1. Field of the Invention
This invention relates to a system for cooling process fluids, where localized or bulk overheating of the cooling fluid is undesirable. It is particularly applicable to the steam generator blowdown fluid in a nuclear plant.
2. Description of the Prior Art
In nuclear reactor plants incorporating a steam generator which serves to transfer heat from the reactor primary system to the secondary steam system, a method for purification of the steam system water is typically employed. This method may include purification of at least a portion of the feedwater stream prior to entry into the steam generator. Also typically incorporated is a blowdown system which serves to remote any undesirable chemical buildup of impurities within the steam generator. Such blowdown systems may operate either continuously or intermittently and typically remove water from the lower portion of the steam cycle side of the steam generator. The lower portion of the steam cycle side of the steam generator are the most likely locations for solid precipitation buildup.

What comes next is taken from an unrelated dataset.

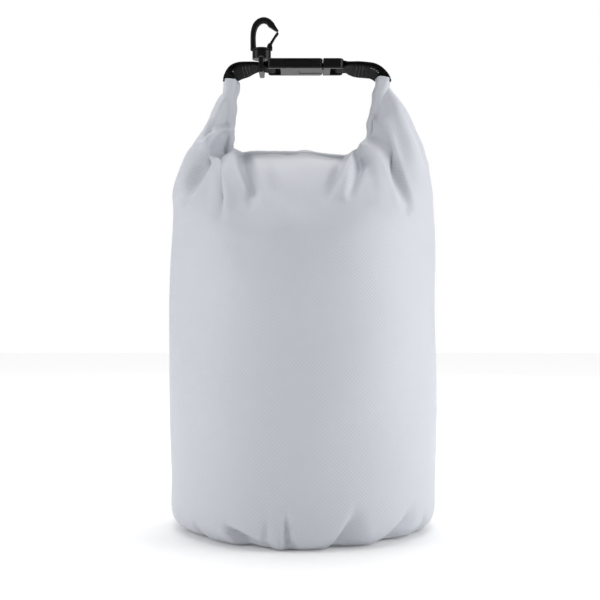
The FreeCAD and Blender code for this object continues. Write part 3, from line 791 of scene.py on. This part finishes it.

As the blowdown fluid removed is at a significantly high temperature and pressure condition, it must be cooled before such means as ion exchange demineralization may be utilized for purification of the blowdown fluid. Initial nuclear plant designs utilized a system whereby the high temperature, high pressure, blowdown fluid was directed to a flash tank. These systems thereby avoided the use of any heat exchangers to cool the blowdown fluid or did provide a heat exchanger primarily to preheat boiler feedwater while cooling the blowdown water. With the boiler feedwater at high pressures and with carefully controlled water chemistry, corrosive conditions typical of ordinary service water cooling were avoided. The flash tank type system has the drawback that approximately one-third of the blowdown fluid flashes to steam, and is discharged. Not only does this require makeup of that amount of water, but also any entrained volatile gases, such as iodine, are released to the atmosphere. With increased regulatory requirements as to redundant means of protection against radioactive releases, and with regard to chemical and thermal discharges, the flash tank type systems no longer prove adequate.
Newer systems therefore were designed which basically comprise feeding the blowdown fluid through a single heat exchanger, and removing heat from the blowdown fluid by the plant cooling water (service water or component cooling water). However, design and operating considerations arise with the single heat exchanger designs of the type presently used. The blowdown fluid is at very high pressure and temperature conditions relative to the plant service water. The blowdown fluid typically is at a pressure of between 800 to 1200 psia, depending upon steam generator operating conditions, and at saturated temperature at the given operating pressure. On the other hand, the plant service water, at least for design purposes, is at a temperature in the range of 95.degree. F, and at a pressure in the range of 40 psig. As is evident, these conditions may cause significant operating restrictions on a single heat exchanger.
For example, the typical allowable temperature rise for cooling water is approximately 20.degree. F. This compares with a required temperature drop in the blowdown fluid on the order of 400.degree. F. Roughly, the result is that the cooling flow rate must be approximately 20 times the blowdown fluid flow rate. Severe restrictions are therefore placed on the heat exchanger surface arrangement in order to provide optimum velocities, heat transfer coefficients, and heat transfer surface temperatures, among others. Also, as the inlet service cooling water temperature will be approximately 95.degree. compared to an inlet blowdown fluid temperature between 500.degree. and 600.degree. F, coupled with the large unbalanced mass flow rate, an extensive and costly engineering analysis to evaluate the effect of thermal transients on heat exchanger design and mechanical integrity is required. Further, the temperature relationships result in a condition at the hot end of the heat exchanger in which the bulk water temperature on the blowdown side is on the order of 550.degree. F and on the cooling water side about 120.degree. F. This condition can result in a heat transfer surface temperature high enough on the cooling water side to cause localized boiling. If boiling occurs, there likely will be concentration and precipitation of undesirable chemical solids on the heat transfer surface, a condition which fosters rapid corrosion and tube failure. Under such conditions it would not be unlikely to expect only a few months operation of the heat exchanger before significant failures would occur. The most obvious solution to the boiling problem would be to raise the cooling water pressure to prevent boiling. However, in order to insure that boiling would not occur, a relatively high pressure, on the order of 150 psig, would be required. Such pressures are not normally available from the cooling water pumps, which must operate on a very large volumetric fluid flow rate. Although a booster pump for the cooling water could be incorporated specifically to increase the pressure, such pumps would increase plant costs, and would necessitate detailed system analysis for each plant design. The affects associated with the flow rates, pressure conditions, and temperature differentials are also concerns in other nuclear and non-nuclear systems for cooling process fluids.
The ideal solution to these concerns would be a system utilizing static components and existing cooling water system apparatus.